Section 1007 of the Legislative Branch Appropriations Act, 2006, waives the repayment of unauthorized overtime pay paid to, or compensatory leave used by, USCP officers whose base salary exceeds the cap applied by section 1009 ($131,400, in 2005), except for those officers whose annual rate of pay is set by statute (the Chief, Assistant Chief, and Chief Administrative Officer). Section 1007 also waives collection of overtime pay paid to other officers in excess of the aggregate compensation limit applied by section 1009.

This opinion, and our July 19, 2005, opinion, provide guidance to the USCP regarding implementation of overtime regulations and statutes. Given the recent focus on USCP's implementation of its overtime statutes and regulations, we think now would be an appropriate time for the USCP to consult with its oversight committees to address concerns over its overtime compensation system and to consider how to clarify and update the USCP pay and leave authorities. In light of the multiple, and sometime conflicting, statutes and regulations that apply to the pay and leave of USCP employees, the USCP Board should consider whether to develop, in consultation with its oversight committees, a legislative package that includes complete, comprehensive, and integrated pay and leave authorities.

/signed/

Anthony H. Gamboa

General Counsel



[1]B-305835, July 19, 2005. In the first opinion, we concluded that the USCP Chief and Assistant Chief were ineligible for compensatory leave or overtime pay because their annual rates of pay exceed the statutory cap on eligibility for overtime. The Chief Administrative Officer is not eligible for overtime pay, but could be eligible for compensatory leave under special circumstances as determined by the Chief.

[2]To gather information for this opinion, we met with the USCP Chief Administrative Officer and the Director of Human Resources and had separate discussions with the USCP General Counsel, who provided us with his written views on section 1007 of the Legislative Branch Appropriations Act, 2006.

[3]Pub. L. No. 109-55, sect. 1007 (Aug. 2, 2005).

[4]FLSA-covered employees may receive compensatory time for additional duty that is not eligible for FLSA overtime payment. USCP Leave Regulations, sect. IV(C).

[5]Although the USCP pay schedules refer to this cap as –a maximum annual payable rate,— the pay regulations refer to this amount as –an annual pay limitation.— USCP Pay Regulations sect. d. Thus, the maximum annual payable rate is a cap on base salary, plus any overtime pay and other cash payments.

[6]Applying the cap on an annual basis, rather than on a pay period basis, allows more flexibility in dealing with unforeseeable events or emergencies.
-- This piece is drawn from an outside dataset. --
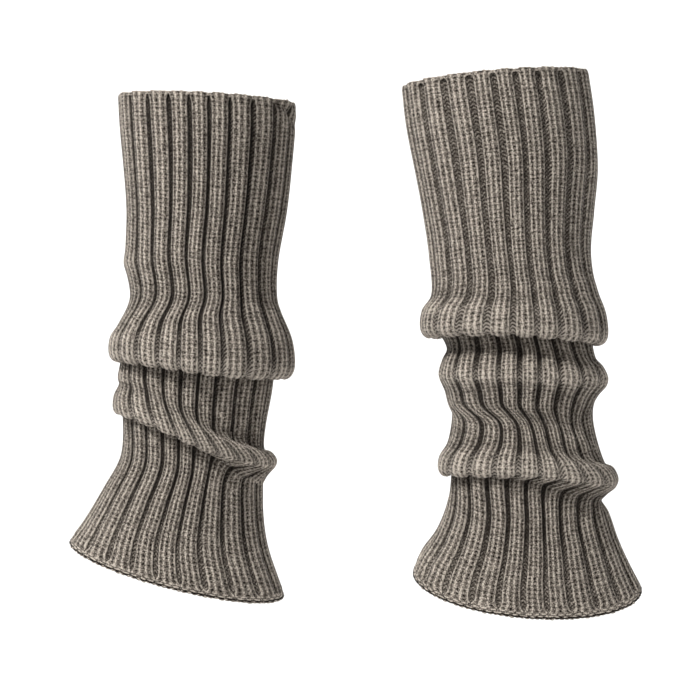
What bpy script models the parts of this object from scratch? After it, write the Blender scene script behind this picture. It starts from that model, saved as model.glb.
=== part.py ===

[7]On July 22, 2005, the USCP Board forwarded proposed amendments to the USCP leave regulations to its oversight committees for their review and approval. Under these amendments, FLSA-exempt civilian employees may earn compensatory leave for –any special event or special assignment— provided their basic salary is less than the lesser of 150 percent of the minimum rate payable for grade GS-15 of the General Schedule for the relevant locality ($155,920, in 2005), or the rate of pay for level V of the Executive Schedule ($131,400, in 2005). However, employees may not exceed a balance of 80 hours of compensatory leave at any time, nor may their aggregate compensation (presumably using the dollar value of compensatory leave) exceed the lesser of the 150 percent of GS-15 or Executive Schedule Level V.

[8]In contrast, under Title 5, as interpreted by the Office of Personnel Management (OPM), executive branch employees are subject to a pay period cap on both overtime pay and compensatory leave. 5 U.S.C. sect. 5547. In 2005, employees in the Washington, D.C., region may not receive more than $135,136 in base salary and overtime pay or compensatory leave. This cap is calculated as the greater of the maximum rate of basic pay for GS-15 for the relevant locality ($135,136, in 2005 for the Washington, D.C., locality) or level V of the Executive Schedule ($131,400, in 2005). Id.OPM includes –the dollar value of earned hours of compensatory time off— within the definition of premium pay for purposes of this cap. 5 C.F.R. sect. 550.105.

[9]Since 2001, the USCP Chief has invoked his authority to waive the maximum carryover for both uniformed and civilian employees because of continuing emergency circumstances. USCP Leave Regulations, sections III(B)(2), IV(D).

[10] The District of Columbia statute defines rate of basic compensation as the rate of compensation fixed by law for the position exclusive of any deductions or additional compensation of any kind. D.C. Code Ann. sect. 5-1304(a)(7). For the USCP, we would read this as the rate of pay for an officer that is derived from the Schedule of Rates of Basic Pay for Members of the USCP. Thus, it would not include specialty or proficiency pay, awards, bonuses, student loan repayments, or other similar compensation.

[11]Under the amendments to the USCP Leave Regulations proposed by the USCP Board on July 22, 2005, two additional restrictions were added to officers' collection of compensatory leave: officers may not exceed a balance of 80 hours of compensatory leave at any time, nor may their aggregate compensation (presumably using the dollar value of compensatory leave) exceed the lesser of the 150 percent of GS-15 or Executive Schedule Level V.

[12]Section 1007(b) states that this provision does –not apply with respect to any officer or employee of the [USCP] whose annual rate of pay is specified in statute.— Pub. L. No. 109-55 (Aug. 2, 2005). Therefore, the USCP cannot waive unauthorized payments of overtime compensation to the Chief, Assistant Chief, or Chief Administrative Officer. Section 1007 only waives repayment of overtime compensation paid under section 1009 of the Consolidated Appropriations Resolution, which applies to uniformed officers at the rank of lieutenant and above. Therefore, the section 1007 waiver does not apply to USCP civilian employees.

[13] See, e.g., USCP Leave Regulations, sect. XVI(A) (separating employees are –paid— for their accumulated annual leave).